El Evangelio siempre está, podés buscarlo también en otro lado, podés escucharlo de otro sacerdote. Por eso quería que nos centremos en esta última semana de Navidad en estas palabras tan lindas. Así empieza Juan hoy: «Hijos míos», así llama a los fieles de su comunidad: «Hijos míos». Un corazón de padre, un apóstol que quiere transmitir la verdad de Jesús –la misma que Él recibió–, la revelación, esa gracia inmensa que recibió este apóstol para transmitir la verdad. Esa es la tarea de los pastores: transmitir la verdad, que aunque a veces duela, aunque a veces no nos guste tanto es la misión de aquel que evangeliza. Y este padre de comunidades, Juan el Evangelista, dice algo hoy que creo que nos llena de consuelo: «¡Miren cómo nos amó el Padre!». ¡Miremos cómo nos ama el Padre!
Muchas veces por nuestro olvido, por nuestra tibieza, terminamos dejando de lado una de las verdades esenciales de nuestra fe, ¿y cuál es? ¡Cuánto nos amó el Padre! «Tanto nos amó el Padre, que envió a su Hijo único al mundo», para que conociéramos la verdad, para que conociéramos el rostro de Él, para que a través del Hijo conozcamos al Padre. Entre Jesús y el Padre se da una asimilación perfecta, un espejo perfecto para que conozcamos al Padre.

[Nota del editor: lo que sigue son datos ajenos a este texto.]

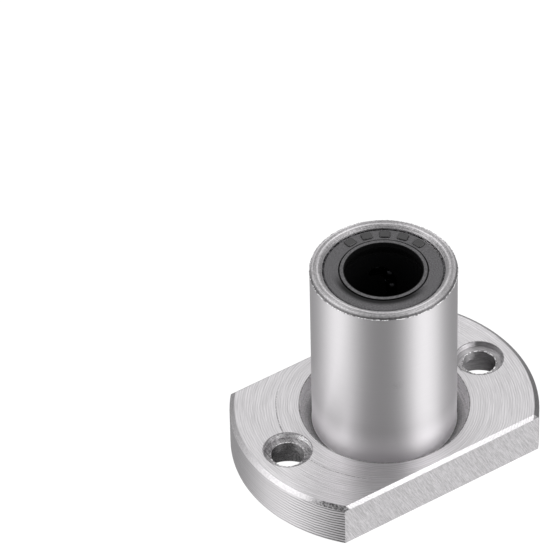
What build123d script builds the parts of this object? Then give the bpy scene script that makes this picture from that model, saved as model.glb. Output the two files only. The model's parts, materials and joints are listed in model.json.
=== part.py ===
from build123d import *
import os
from math import acos, asin, cos, degrees, pi, radians, sin

# Flanged linear ball bearing for an 8 mm shaft, in millimetres.
# The origin is the centre of the flange's underside. +Z runs up the tube and the two bolt holes lie on X.

# Shaft, balls and the room they roll in
shaft_diameter = 8.0
ball_diameter = 1.588
shaft_play = 0.01  # radial gap between the shaft and a loaded ball
raceway_play = 0.01  # radial gap between a loaded ball and its raceway
return_lift = 0.602  # how much further out a ball runs on its way back
ball_clearance = 0.05  # gap between a ball and the walls that guide it
circuit_count = 4
first_circuit_angle = 45.0
balls_per_turn = 3
turn_ball_gap = 0.045  # gap between neighbouring balls in a turn
turn_lean = 6.0  # degrees by which a turn leans outwards, to lift its balls off the shaft

# Sleeve: the tube
sleeve_length = 24.0
sleeve_wall = 1.25
tube_chamfer = 0.35
rim_face_width = 0.25
rim_fall = 0.08  # depth of the shallow cone inside the rim's flat face
mouth_chamfer = 0.25
mouth_chamfer_depth = 0.2
raceway_land_width = 2.3

# Sleeve: the flange
flange_diameter = 32.0
flange_width = 21.0  # across the two flats
flange_thickness = 5.0
flat_chamfer = 0.35  # along the top edge of each flat
rim_chamfer = 0.5  # width of the chamfer round the flange's turned top edge
rim_chamfer_height = 0.35
edge_break = 0.2  # along the flange's bottom edges
root_groove_width = 1.25
root_groove_depth = 1.6

# Sleeve: the bolt holes
bolt_spacing = 24.0
bolt_hole_diameter = 3.4
head_bore_diameter = 6.5
head_bore_depth = 3.3  # from the underside
spotface_diameter = 5.0
spotface_depth = 0.7  # from the flange's face, on the tube's side

# Retaining rings and their grooves in the sleeve
ring_show = 0.2  # width of the ring that shows round the seal's plate
ring_thickness = 0.45
ring_depth = 0.48  # from the sleeve's end face down to the ring
ring_seat = 0.2  # how far the ring reaches into its groove
ring_side_clearance = 0.02
ring_bottom_clearance = 0.03
ring_gap_angle = 37.0
ring_gap_direction = 2.0  # degrees from +X

# Seals
seal_depth = 0.35  # from the sleeve's end face down to the seal's plate
seal_thickness = 1.6
seal_clearance = 0.03
seal_plate_edge = 0.08
lip_play = 0.03  # radial gap between the lip and the shaft
lip_wall = 0.41
lip_length = 0.6
lip_rise = 0.05  # how far the lip stands above the plate
lip_groove_width = 0.16
lip_groove_depth = 0.45
seal_throat_flare = 0.47

# Ball cage
cage_clearance = 0.05
cage_bore_clearance = 0.25
cage_end_gap = 0.05
cage_end_wall = 1.2
core_overrun = 0.5  # how far a moulding core reaches past the cage's outer face

# Radii that follow from the shaft and the balls
ball_radius = ball_diameter / 2
load_radius = shaft_diameter / 2 + shaft_play + ball_radius
return_radius = load_radius + return_lift
raceway_radius = load_radius + ball_radius + raceway_play
relief_radius = return_radius + ball_radius + ball_clearance
tube_radius = relief_radius + sleeve_wall
channel_radius = ball_radius + ball_clearance

# One turn: its radius lets neighbouring balls clear each other, and one ball pitch is its arc shared out
turn_radius = (ball_diameter + turn_ball_gap) / (2 * sin(pi / (2 * balls_per_turn)))
ball_pitch = pi * turn_radius / balls_per_turn

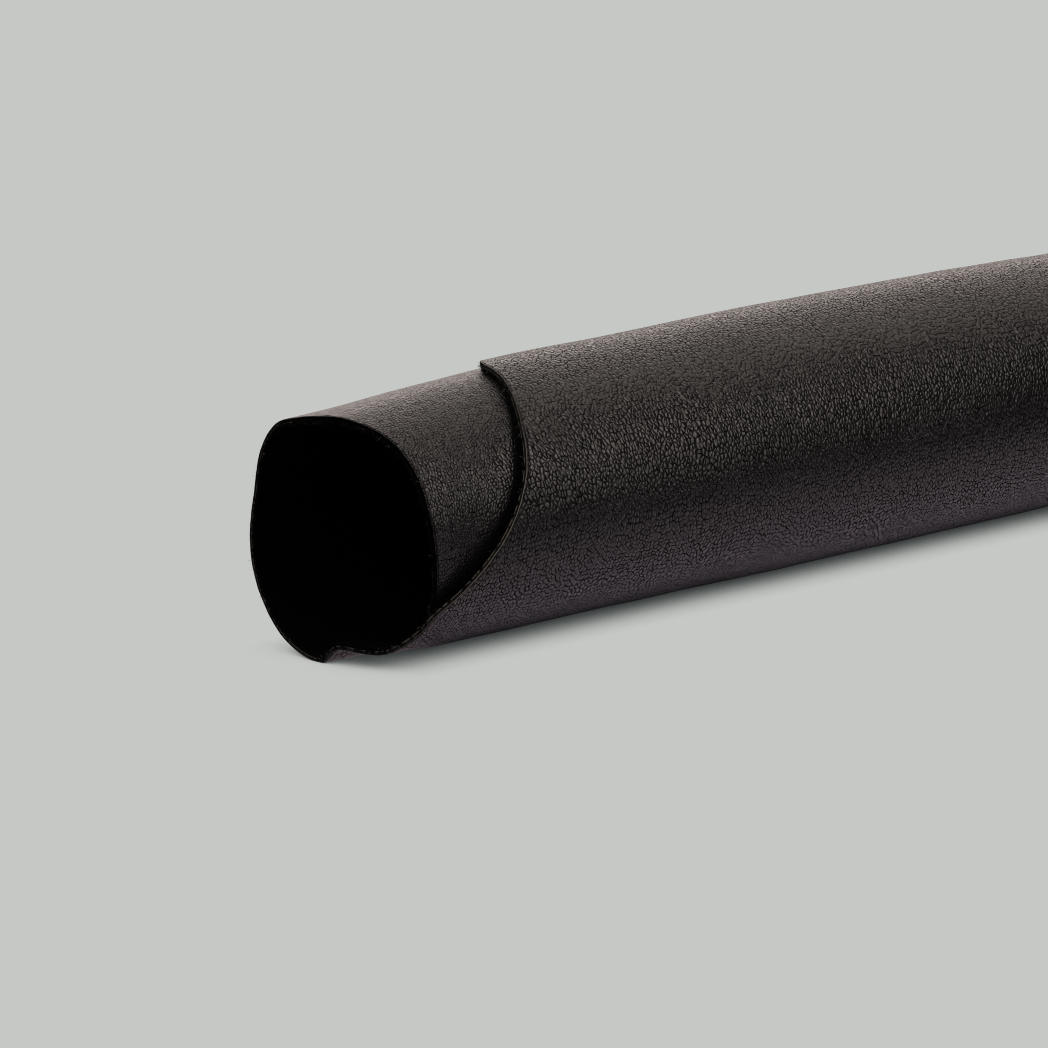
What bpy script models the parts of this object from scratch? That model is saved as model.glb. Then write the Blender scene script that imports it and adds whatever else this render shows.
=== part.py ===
"""A leather hide rolled into a loose tube, lying on a surface.

The hide is one sheet. It winds round the X axis, grain side out, from an inner end that lies
inside the tube to an outer end low on its back. A winding angle says how far round a place on
the sheet is: 0 is the side towards -Y, 90 the top and 270 the bottom, and it goes on past 360
into the outer turn. Lengths in the tables are millimetres and angles are degrees.
"""

from collections import namedtuple

import bpy
import numpy as np

MM = 0.001

# Driving dimensions.
ROLL_LENGTH = 600.0
SHEET_THICKNESS = 2.1
RESTING_RADIUS = 37.7  # from the roll's axis to the grain side, at the bottom
BOTTOM = 270.0  # winding angle where the roll rests
TURN_PITCH = 2.5  # growth of the radius in one turn: the sheet and the air above it
FLAT_DEPTH = 0.5  # how far the resting spot is pressed flat

# The sheet's own ends along the winding.
INNER_END = -100.0
OUTER_END = 590.0
TAIL_START = 555.0
TAIL_LIFT = 1.0  # how far the outer end stands off the turn below it

# The near rim droops over this distance, and the sheet runs true behind it.
DROOP_REACH = 78.0
DROOP_FALL = 1.6

# A short crease at the bottom of the near edge, where the sheet steps up off the surface.
CREASE_START = 268.0
CREASE_TOP = 279.0
CREASE_END = 304.0
CREASE_HEIGHT = 4.4
CREASE_REACH = 16.0

# The near edge. setback: how far back the edge is cut at that winding angle.
Cut = namedtuple("Cut", "angle setback")
NEAR_EDGE = (
    Cut(-100, 52.0),
    Cut(-60, 24.0),
    Cut(-7, 11.4),
    Cut(48, 8.3),
    Cut(78, 5.3),
    Cut(133, 3.4),
    Cut(170, 4.4),
    Cut(204, 2.0),
    Cut(262, -0.8),
    Cut(278, 0.3),
    Cut(300, 5.8),
    Cut(314, 10.3),
    Cut(328, 13.2),
    Cut(338, 19.6),
    Cut(358, 32.0),
    Cut(379, 41.6),
    Cut(406, 49.2),
    Cut(437, 57.8),
    Cut(454, 61.6),
    Cut(475, 73.0),
    Cut(500, 89.0),
    Cut(540, 101.0),
    Cut(590, 112.0),
)

# depth: how far the near rim droops in towards the axis at that winding angle.
Droop = namedtuple("Droop", "angle depth")
RIM_DROOP = (
    Droop(-100, 0.0),
    Droop(-7, 0.0),
    Droop(48, 1.5),
    Droop(78, 4.4),
    Droop(100, 5.4),
    Droop(117, 4.2),
    Droop(133, 1.6),
    Droop(146, 1.3),
    Droop(170, 2.0),
    Droop(204, 0.9),
    Droop(262, 0.0),
    Droop(590, 0.0),
)

# depth: how far the inner turn lies in from the spiral, all along the roll.
Slack = namedtuple("Slack", "angle depth")
INNER_SLACK = (
    Slack(-100, 2.2),
    Slack(-33, 1.4),
    Slack(-7, 2.0),
    Slack(100, 0.0),
    Slack(590, 0.0),
)

# along: distance from the near end. crown: how far the top swells there.
# heel: how far the lower front swells. Both are below zero where the roll is drawn in.
Swell = namedtuple("Swell", "along crown heel")
BODY = (
    Swell(0, 0.0, -0.3),
    Swell(60, -0.6, -0.45),
    Swell(120, -0.45, -0.4),
    Swell(165, 0.3, 0.0),
    Swell(250, 0.2, -0.15),
    Swell(305, -0.7, -0.2),
    Swell(390, 0.3, 0.3),
    Swell(490, -0.5, -0.2),
    Swell(600, 0.2, 0.2),
)
CROWN_ANGLE = 100.0
HEEL_ANGLE = 300.0

# out: how far the far edge strays out past the roll's length at that winding angle.
Stray = namedtuple("Stray", "angle out")
FAR_EDGE = (
    Stray(-100, -7.0),
    Stray(0, -2.5),
    Stray(110, 0.5),
    Stray(230, -1.5),
    Stray(350, 0.0),
    Stray(470, -2.0),
    Stray(590, -5.0),
)

# How finely the sheet is divided: round the winding, round the crease, and along the roll.
WINDING_STEP = 6.0
CREASE_STEP = 2.0
STATIONS = 16
STATION_CROWDING = 2.2  # above 1, stations crowd towards the near edge

LEATHER_COLOUR = (0.022, 0.018, 0.018, 1.0)
LEATHER_ROUGHNESS = 0.5


def smooth_curve(rows, column, at):
    """The column of a table read at the places `at` along its first column.

    Each interval is a cubic that meets both rows. Its slope at a row is the mean slope there,
    held to three times the gentler neighbour, and is level at a crest or a dip.
    """
    places = np.array([row[0] for row in rows], float)
    values = np.array([getattr(row, column) for row in rows], float)
    widths = np.diff(places)
    rises = np.diff(values) / widths
    slopes = np.gradient(values, places)
    before, after = rises[:-1], rises[1:]
    gentlest = 3 * np.minimum(np.abs(before), np.abs(after))
    same_way = before * after > 0
    inner = np.sign(after) * np.minimum(np.abs(slopes[1:-1]), gentlest)
    slopes[1:-1] = np.where(same_way, inner, 0.0)

    at = np.clip(at, places[0], places[-1])
    k = np.clip(np.searchsorted(places, at, side="right") - 1, 0, len(widths) - 1)
    u = (at - places[k]) / widths[k]
    start = (2 * u**3 - 3 * u**2 + 1) * values[k]
    end = (3 * u**2 - 2 * u**3) * values[k + 1]
    lean_out = (u**3 - 2 * u**2 + u) * widths[k] * slopes[k]
    lean_in = (u**3 - u**2) * widths[k] * slopes[k + 1]
    return start + end + lean_out + lean_in


def ease(t):
    """0 below 0, 1 above 1, and a smooth S between."""
    t = np.clip(t, 0.0, 1.0)
    return t * t * (3 - 2 * t)


def crease(angle, behind_edge):
    """Height of the step at the bottom: a quick rise, a slow fall, fading away from the edge."""
    rise = ease((angle - CREASE_START) / (CREASE_TOP - CREASE_START))
    fall = ease((CREASE_END - angle) / (CREASE_END - CREASE_TOP))
    return CREASE_HEIGHT * rise * fall * np.exp(-((behind_edge / CREASE_REACH) ** 2))


def body_swell(angle, along):
    """Unevenness of the body: a soft lobe at the top and another low at the front."""
    crown_lobe = np.maximum(np.cos(np.radians(angle - CROWN_ANGLE)), 0.0) ** 2
    heel_lobe = np.maximum(np.cos(np.radians(angle - HEEL_ANGLE)), 0.0) ** 4
    crown = smooth_curve(BODY, "crown", along) * crown_lobe
    return crown + smooth_curve(BODY, "heel", along) * heel_lobe


def grain_radius(angle, along, behind_edge):
    """Distance from the roll's axis to the grain side: a spiral, less its droop and slack."""
    spiral = RESTING_RADIUS + TURN_PITCH * (angle - BOTTOM) / 360
    fade = np.clip(1 - behind_edge / DROOP_REACH, 0.0, 1.0) ** DROOP_FALL
    droop = smooth_curve(RIM_DROOP, "depth", angle) * fade
    slack = smooth_curve(INNER_SLACK, "depth", angle)
    tail = TAIL_LIFT * ease((angle - TAIL_START) / (OUTER_END - TAIL_START))
    return spiral - droop - slack + tail + body_swell(angle, along) - crease(angle, behind_edge)


def winding_angles():
    """Even steps round the winding, with finer ones where the crease and the resting spot are."""
    even = np.arange(INNER_END, OUTER_END + WINDING_STEP / 2, WINDING_STEP)
    fine = np.arange(CREASE_START - WINDING_STEP, CREASE_END, CREASE_STEP)
    outside = (even < fine[0] - CREASE_STEP) | (even > fine[-1] + CREASE_STEP)
    return np.sort(np.concatenate([even[outside], fine]))


def sheet_points():
    """The grain side as a grid of points, in millimetres: one row for each winding angle."""
    share = np.linspace(0.0, 1.0, STATIONS) ** STATION_CROWDING
    angle, share = np.meshgrid(winding_angles(), share, indexing="ij")
    near = smooth_curve(NEAR_EDGE, "setback", angle)
    far = ROLL_LENGTH + smooth_curve(FAR_EDGE, "out", angle)
    behind_edge = share * (far - near)
    along = near + behind_edge
    radius = grain_radius(angle, along, behind_edge)
    turn = np.radians(angle)
    height = RESTING_RADIUS - FLAT_DEPTH + radius * np.sin(turn)
    return np.stack([along, -radius * np.cos(turn), np.maximum(height, 0.0)], axis=-1)


def centred_on_its_base(points):
    """The points moved so that their box stands on Z = 0, centred on the Z axis."""
    low, high = points.min(axis=(0, 1)), points.max(axis=(0, 1))
    return points - np.array([(low[0] + high[0]) / 2, (low[1] + high[1]) / 2, low[2]])


def grid_faces(rows, columns):
    """Quads of a grid, wound so that their normals point out of the roll."""
    number = np.arange(rows * columns).reshape(rows, columns)
    corners = (number[:-1, :-1], number[:-1, 1:], number[1:, 1:], number[1:, :-1])
    return np.stack([corner.ravel() for corner in corners], axis=-1)


def leather():
    material = bpy.data.materials.new("leather")
    material.use_nodes = True
    surface = material.node_tree.nodes["Principled BSDF"]
    surface.inputs["Base Color"].default_value = LEATHER_COLOUR
    surface.inputs["Roughness"].default_value = LEATHER_ROUGHNESS
    surface.inputs["Metallic"].default_value = 0.0
    return material


def rolled_hide():
    points = centred_on_its_base(sheet_points())
    rows, columns, _ = points.shape
    mesh = bpy.data.meshes.new("hide")
    mesh.from_pydata((points.reshape(-1, 3) * MM).tolist(), [], grid_faces(rows, columns).tolist())
    mesh.materials.append(leather())
    mesh.shade_smooth()
    hide = bpy.data.objects.new("hide", mesh)
    bpy.context.scene.collection.objects.link(hide)
    sheet = hide.modifiers.new("thickness", "SOLIDIFY")
    sheet.thickness = SHEET_THICKNESS * MM
    sheet.offset = -1.0
    sheet.use_even_offset = True
    return hide


def main():
    for old in list(bpy.data.objects):
        bpy.data.objects.remove(old, do_unlink=True)
    rolled_hide()


main()
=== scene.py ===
"""The look of a black leather hide, rolled into a loose tube and lying on a pale floor.

The hide is one sheet, grain side out, wound round the X axis from an inner end that lies inside
the tube to an outer end low on its back. A winding angle says how far round a place on the sheet
is: 0 is the side towards -Y, 90 the top and 270 the bottom, and it goes on past 360 into the
outer turn. Lengths are in millimetres and angles in degrees, unless a comment says metres or
radians, and a piece becomes metres when its mesh is made.
"""

from collections import namedtuple

import bpy
import numpy as np
from mathutils import Matrix, Vector


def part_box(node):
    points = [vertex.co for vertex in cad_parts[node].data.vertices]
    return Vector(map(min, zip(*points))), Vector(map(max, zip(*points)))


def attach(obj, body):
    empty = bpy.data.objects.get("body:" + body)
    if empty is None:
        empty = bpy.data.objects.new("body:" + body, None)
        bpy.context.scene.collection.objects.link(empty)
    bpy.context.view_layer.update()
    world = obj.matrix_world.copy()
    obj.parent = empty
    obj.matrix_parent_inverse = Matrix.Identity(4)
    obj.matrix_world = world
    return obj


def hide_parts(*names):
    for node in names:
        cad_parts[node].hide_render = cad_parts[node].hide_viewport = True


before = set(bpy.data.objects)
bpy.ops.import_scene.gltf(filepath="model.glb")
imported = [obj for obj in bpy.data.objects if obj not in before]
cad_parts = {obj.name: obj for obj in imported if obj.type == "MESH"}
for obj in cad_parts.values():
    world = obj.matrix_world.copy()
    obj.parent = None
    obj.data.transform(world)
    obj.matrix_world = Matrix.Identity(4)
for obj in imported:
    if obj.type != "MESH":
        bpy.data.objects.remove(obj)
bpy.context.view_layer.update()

MM = 0.001

# ---------------------------------------------------------------------------------------------
# Driving dimensions of the roll. They are the solid's, but for the slack over the top, the
# press, the ripples, the edge's waver and the rounded rim.
# ---------------------------------------------------------------------------------------------

ROLL_LENGTH = 600.0
SHEET_THICKNESS = 2.1
RESTING_RADIUS = 37.7  # from the roll's axis to the grain side, at the bottom
BOTTOM = 270.0  # winding angle where the roll rests
TURN_PITCH = 2.5  # growth of the radius in one turn: the sheet and the air above it
FLAT_DEPTH = 0.5  # how far the resting spot is pressed flat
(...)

Viste cuando alguien ama mucho a alguien, cuando un amigo, una amiga son verdaderamente amigos –valga la redundancia– y tanto se conocen, tanto se aman, que hasta de algún modo se parecen; viste cuando un hijo ama mucho a su padre y busca, de algún modo, imitarlo, finalmente se van asimilando tanto que se parecen, y no me refiero al aspecto exterior, sino al interior. Bueno, imaginemos esta verdad, cómo se da entre Jesús y el Padre; se da de manera plena y perfecta. Por eso mirando al Hijo, miramos al Padre: «Quien me ve a mí, ve al Padre». Por eso cuando escuchamos la Palabra de Dios, cuando nos compenetramos con ella, cuando asimilamos sus palabras, nosotros también nos vamos transformando en verdaderos hijos. «Quiso que nos llamáramos hijos de Dios, dice san Juan, y nosotros lo somos realmente. Somos hijos de Dios, pero lo que seremos todavía no se ha manifestado». En la medida que vivamos la Palabra de Dios, en la medida que amemos como el Hijo ama, o sea, como el Padre quiso que Él ame y como Él cumplió su voluntad hasta el final; en la medida que logremos este camino, y lo vamos logrando, gracias a la gracia de Dios –valga la redundancia–, nos vamos pareciendo cada vez más al Hijo, que es Jesús. «Desde ahora, dice san Juan, somos hijos de Dios, y lo que seremos no se ha manifestado»; se manifestará cuando estemos cara a cara.
Mientras tanto, aquí, en la vida, siempre encontramos una gran distancia entre lo que somos y en el fondo debemos ser. Porque el somos significa la semilla de la divinidad que está grabada en nuestra interioridad, en nuestra alma, pero nuestras actitudes no siempre se condicen con esa verdad profunda. Y por eso tenemos que seguir siendo hijos cada día. Hoy seamos un poco más hijos, ¿y cómo seremos más hijos de Dios? Viviendo lo que Jesús nos enseñó. Viviendo este mandamiento nuevo, pero que en realidad no es nuevo, también dice san Juan: el mandamiento del amor, amando a los hermanos como Él los ama. Por eso volvemos al mensaje anterior de la Carta: «El que dice que ama a Dios, pero no ama a sus hermanos, es un mentiroso».
La verdadera prueba de que tenemos fe, de que creemos en Jesús, de que somos hijos de Dios, es que miremos a los que tenemos alrededor como hermanos, jamás como enemigos. Tenemos que restaurar en nuestro corazón la verdadera imagen que sembró el Creador en nuestras almas, el ser hijos y hermanos, a semejanza de Él. Pongamos la esperanza en Él. Pongamos nuestra fuerza en que, si contemplamos al Hijo, aun cuando pequemos, aun cuando caigamos, Él nos perdonará y nos restaurará, y Él manifestará su poder en nuestras vidas dándonos la fuerza para amar como Él nos ama.